((
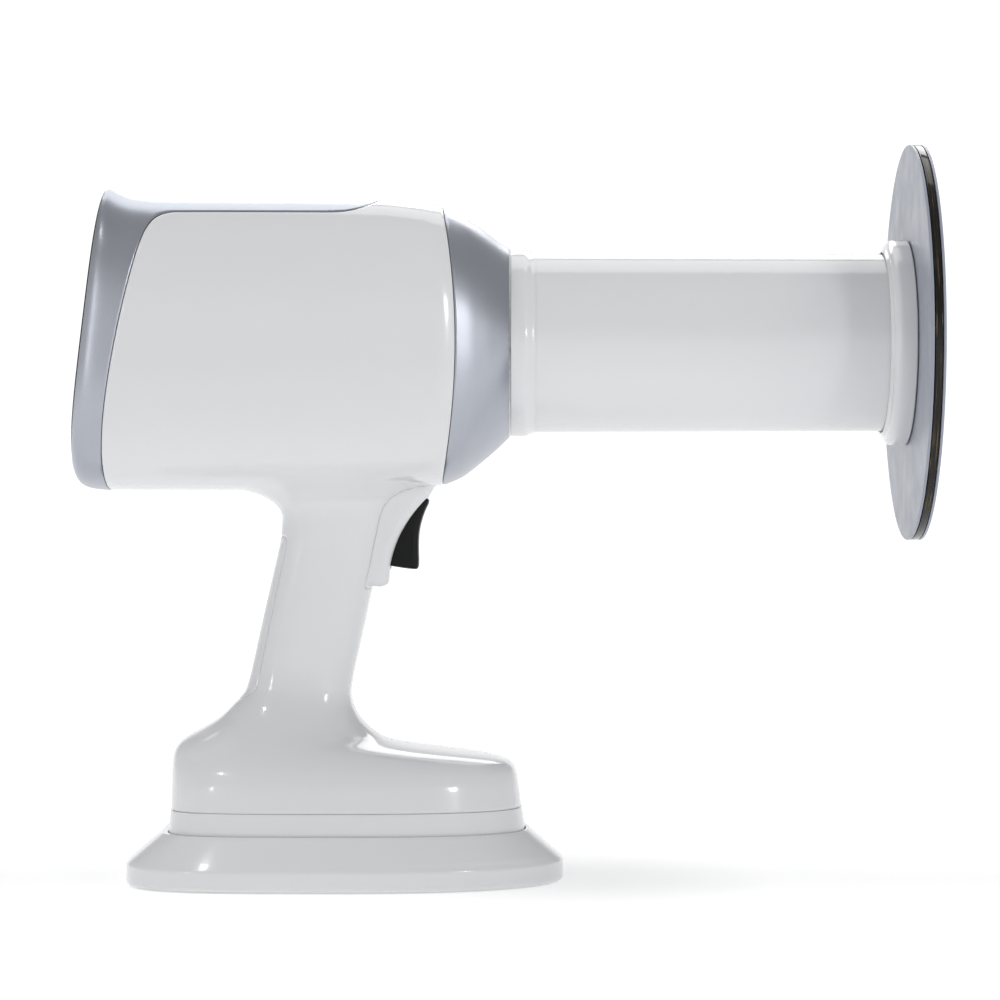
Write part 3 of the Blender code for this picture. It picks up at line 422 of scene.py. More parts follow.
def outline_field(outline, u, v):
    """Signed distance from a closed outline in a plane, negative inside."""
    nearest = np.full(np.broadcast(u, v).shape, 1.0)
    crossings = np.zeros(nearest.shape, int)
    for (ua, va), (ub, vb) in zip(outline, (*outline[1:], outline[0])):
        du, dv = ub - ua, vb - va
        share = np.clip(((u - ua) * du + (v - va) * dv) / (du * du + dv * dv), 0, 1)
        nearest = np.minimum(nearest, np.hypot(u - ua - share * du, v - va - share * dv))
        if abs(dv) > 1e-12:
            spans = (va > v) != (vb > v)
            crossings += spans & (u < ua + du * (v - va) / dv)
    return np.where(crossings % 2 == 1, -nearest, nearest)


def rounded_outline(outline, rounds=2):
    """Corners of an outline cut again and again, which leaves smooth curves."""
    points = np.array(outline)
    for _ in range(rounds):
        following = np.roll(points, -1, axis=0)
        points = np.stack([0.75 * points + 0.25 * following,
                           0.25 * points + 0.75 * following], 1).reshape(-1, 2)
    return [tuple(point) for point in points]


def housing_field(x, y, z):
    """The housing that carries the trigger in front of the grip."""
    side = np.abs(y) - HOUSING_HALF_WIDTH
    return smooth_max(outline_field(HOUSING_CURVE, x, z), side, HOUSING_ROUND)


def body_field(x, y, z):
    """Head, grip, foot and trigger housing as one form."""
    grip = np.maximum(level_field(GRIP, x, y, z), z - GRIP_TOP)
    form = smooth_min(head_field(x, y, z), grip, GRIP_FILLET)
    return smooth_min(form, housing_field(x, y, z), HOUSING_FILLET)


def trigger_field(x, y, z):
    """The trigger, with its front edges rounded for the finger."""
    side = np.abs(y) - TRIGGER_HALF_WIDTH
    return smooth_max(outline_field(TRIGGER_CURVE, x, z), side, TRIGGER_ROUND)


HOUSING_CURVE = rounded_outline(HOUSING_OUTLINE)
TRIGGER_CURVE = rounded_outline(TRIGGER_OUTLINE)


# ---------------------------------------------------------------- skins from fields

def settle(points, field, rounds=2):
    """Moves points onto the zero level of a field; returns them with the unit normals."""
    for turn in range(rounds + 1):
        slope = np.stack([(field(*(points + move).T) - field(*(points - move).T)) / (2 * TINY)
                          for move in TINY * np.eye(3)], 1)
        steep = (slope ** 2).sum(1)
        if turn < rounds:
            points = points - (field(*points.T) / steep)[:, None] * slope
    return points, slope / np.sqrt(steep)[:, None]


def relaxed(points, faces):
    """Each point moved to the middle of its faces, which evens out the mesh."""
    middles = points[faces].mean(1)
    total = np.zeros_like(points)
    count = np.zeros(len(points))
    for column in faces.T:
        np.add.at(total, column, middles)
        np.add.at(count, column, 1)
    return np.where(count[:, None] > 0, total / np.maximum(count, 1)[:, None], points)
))
● WHAT IS BEING ASKED
Write out the whole listing again, exactly as it stands.

● EXERCISE ANSWER
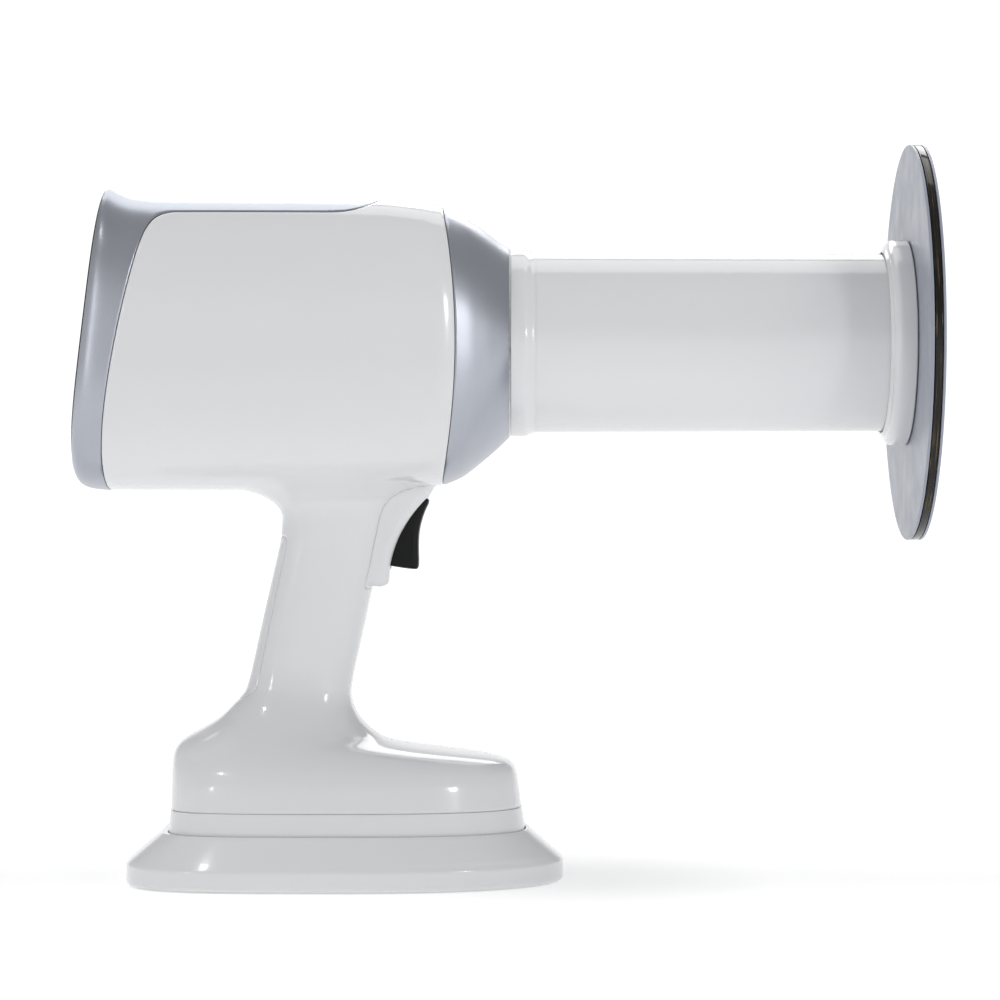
Write part 3 of the Blender code for this picture. It picks up at line 422 of scene.py. More parts follow.
def outline_field(outline, u, v):
    """Signed distance from a closed outline in a plane, negative inside."""
    nearest = np.full(np.broadcast(u, v).shape, 1.0)
    crossings = np.zeros(nearest.shape, int)
    for (ua, va), (ub, vb) in zip(outline, (*outline[1:], outline[0])):
        du, dv = ub - ua, vb - va
        share = np.clip(((u - ua) * du + (v - va) * dv) / (du * du + dv * dv), 0, 1)
        nearest = np.minimum(nearest, np.hypot(u - ua - share * du, v - va - share * dv))
        if abs(dv) > 1e-12:
            spans = (va > v) != (vb > v)
            crossings += spans & (u < ua + du * (v - va) / dv)
    return np.where(crossings % 2 == 1, -nearest, nearest)


def rounded_outline(outline, rounds=2):
    """Corners of an outline cut again and again, which leaves smooth curves."""
    points = np.array(outline)
    for _ in range(rounds):
        following = np.roll(points, -1, axis=0)
        points = np.stack([0.75 * points + 0.25 * following,
                           0.25 * points + 0.75 * following], 1).reshape(-1, 2)
    return [tuple(point) for point in points]


def housing_field(x, y, z):
    """The housing that carries the trigger in front of the grip."""
    side = np.abs(y) - HOUSING_HALF_WIDTH
    return smooth_max(outline_field(HOUSING_CURVE, x, z), side, HOUSING_ROUND)


def body_field(x, y, z):
    """Head, grip, foot and trigger housing as one form."""
    grip = np.maximum(level_field(GRIP, x, y, z), z - GRIP_TOP)
    form = smooth_min(head_field(x, y, z), grip, GRIP_FILLET)
    return smooth_min(form, housing_field(x, y, z), HOUSING_FILLET)


def trigger_field(x, y, z):
    """The trigger, with its front edges rounded for the finger."""
    side = np.abs(y) - TRIGGER_HALF_WIDTH
    return smooth_max(outline_field(TRIGGER_CURVE, x, z), side, TRIGGER_ROUND)


HOUSING_CURVE = rounded_outline(HOUSING_OUTLINE)
TRIGGER_CURVE = rounded_outline(TRIGGER_OUTLINE)


# ---------------------------------------------------------------- skins from fields

def settle(points, field, rounds=2):
    """Moves points onto the zero level of a field; returns them with the unit normals."""
    for turn in range(rounds + 1):
        slope = np.stack([(field(*(points + move).T) - field(*(points - move).T)) / (2 * TINY)
                          for move in TINY * np.eye(3)], 1)
        steep = (slope ** 2).sum(1)
        if turn < rounds:
            points = points - (field(*points.T) / steep)[:, None] * slope
    return points, slope / np.sqrt(steep)[:, None]


def relaxed(points, faces):
    """Each point moved to the middle of its faces, which evens out the mesh."""
    middles = points[faces].mean(1)
    total = np.zeros_like(points)
    count = np.zeros(len(points))
    for column in faces.T:
        np.add.at(total, column, middles)
        np.add.at(count, column, 1)
    return np.where(count[:, None] > 0, total / np.maximum(count, 1)[:, None], points)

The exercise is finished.